The Random Forests^{®} model has the minimum value of the average
–loglikelihood. The results that follow are for the best Random
Forests^{®} model.

The Misclassification Rate vs Number of Trees Plot shows the entire curve over the number of trees grown. The misclassification rate is approximately 0.16.

The Model summary table shows that the average negative loglikelihood is approximately 0.39.

The Relative Variable Importance graph plots the predictors in order of their effect on model improvement when splits are made on a predictor over the sequence of trees. The most important predictor variable is Thal. If the contribution of the top predictor variable, Thal, is 100%, then the next important variable, Major Vessels, has a contribution of 98.9%. This means Major Vessels is 98.9% as important as Thal in this classification model.

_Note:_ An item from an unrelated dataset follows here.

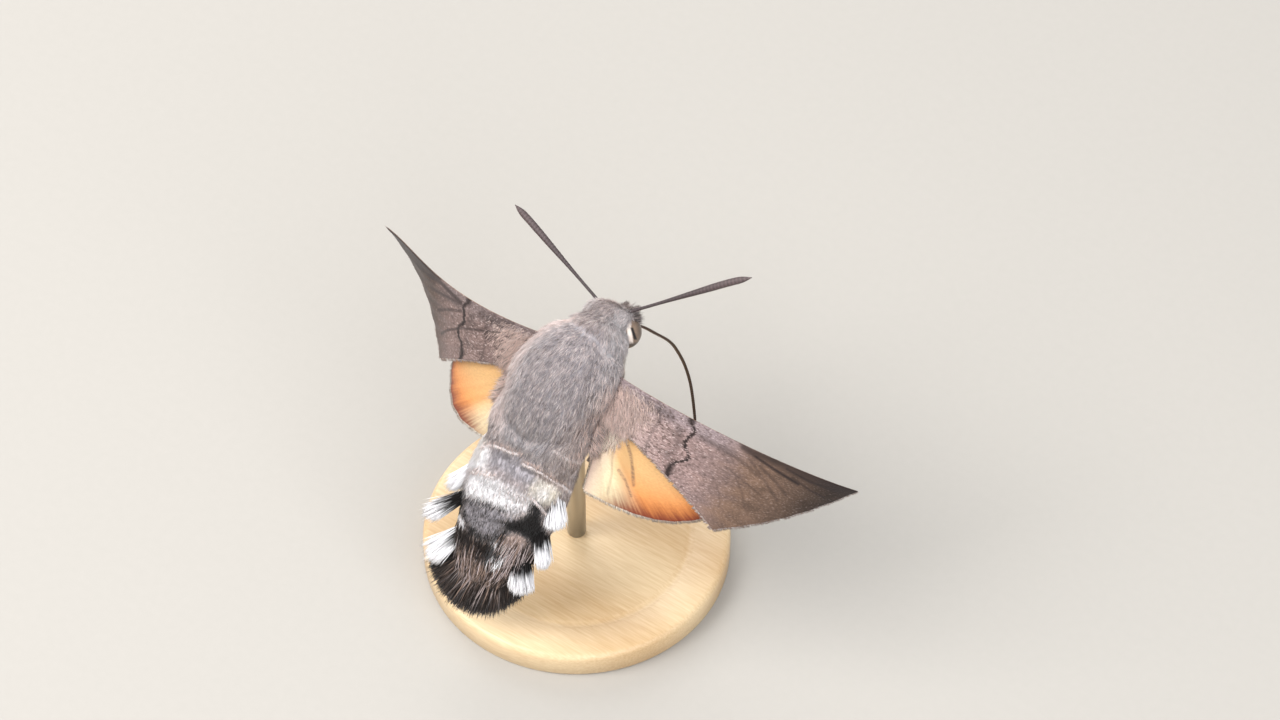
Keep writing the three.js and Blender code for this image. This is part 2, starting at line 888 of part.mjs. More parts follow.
function standBase() {
  const { baseRadius, baseThickness, edgeRound, sides } = STAND;
  const profile = [
    [0, 0],
    [baseRadius, 0],
    [baseRadius, baseThickness - edgeRound],
    [baseRadius - edgeRound, baseThickness],
    [0, baseThickness],
  ];
  const rings = profile.slice(1, -1).map(([radius, z]) => circle(radius, z, sides));
  const bottom = new THREE.Vector3(0, 0, 0);
  const top = new THREE.Vector3(0, 0, baseThickness);
  return ringSkin(rings, bottom, top);
}

function circle(radius, z, sides) {
  const ring = [];
  for (let j = 0; j < sides; j += 1) {
    const a = (j / sides) * 2 * Math.PI;
    ring.push(new THREE.Vector3(radius * Math.cos(a), radius * Math.sin(a), z));
  }
  return ring;
}

function standRod() {
  const bottom = STAND.baseThickness + GAP;
  const top = POSE.thoraxHeight - STAND.rodSunk;
  const rings = [bottom, top].map((z) => circle(STAND.rodRadius, z, STAND.rodSides));
  return ringSkin(rings, new THREE.Vector3(0, 0, bottom), new THREE.Vector3(0, 0, top));
}

// Assembly

const moth = new THREE.Group();
moth.name = "moth";
moth.position.set(0, -POSE.thoraxBack, POSE.thoraxHeight);
moth.rotation.x = POSE.pitch;
moth.updateMatrixWorld(true);

const headGroup = new THREE.Group();
headGroup.name = "head_group";
headGroup.position.copy(HEAD.centre);
headGroup.rotation.set(HEAD.bend, HEAD.roll, 0, "XYZ");
headGroup.updateMatrix();

const grownThorax = thoraxShape(CLEAR);
const thoraxSeenFromHead = grownThorax.clone().applyMatrix4(headGroup.matrix.clone().invert());
const headGrown = headShape(CLEAR);
const proboscisGrown = proboscisShape(0, 0.36, CLEAR);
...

The confusion matrix shows how well the model correctly separates the classes. In this example, the probability that an event is predicted correctly is approximately 87%. The probability that a nonevent is predicted correctly is approximately 81%.

The misclassification rate helps indicate whether the model will accurately predict new observations. For prediction of events, the out-of-bag misclassification error is approximately 13%. For the prediction of nonevents, the misclassification error is approximately 19%. Overall, the misclassification error for the test data is approximately 16%.

The area under the ROC curve
for the Random Forests^{®} model is approximately 0.90 for the
out-of-bag data.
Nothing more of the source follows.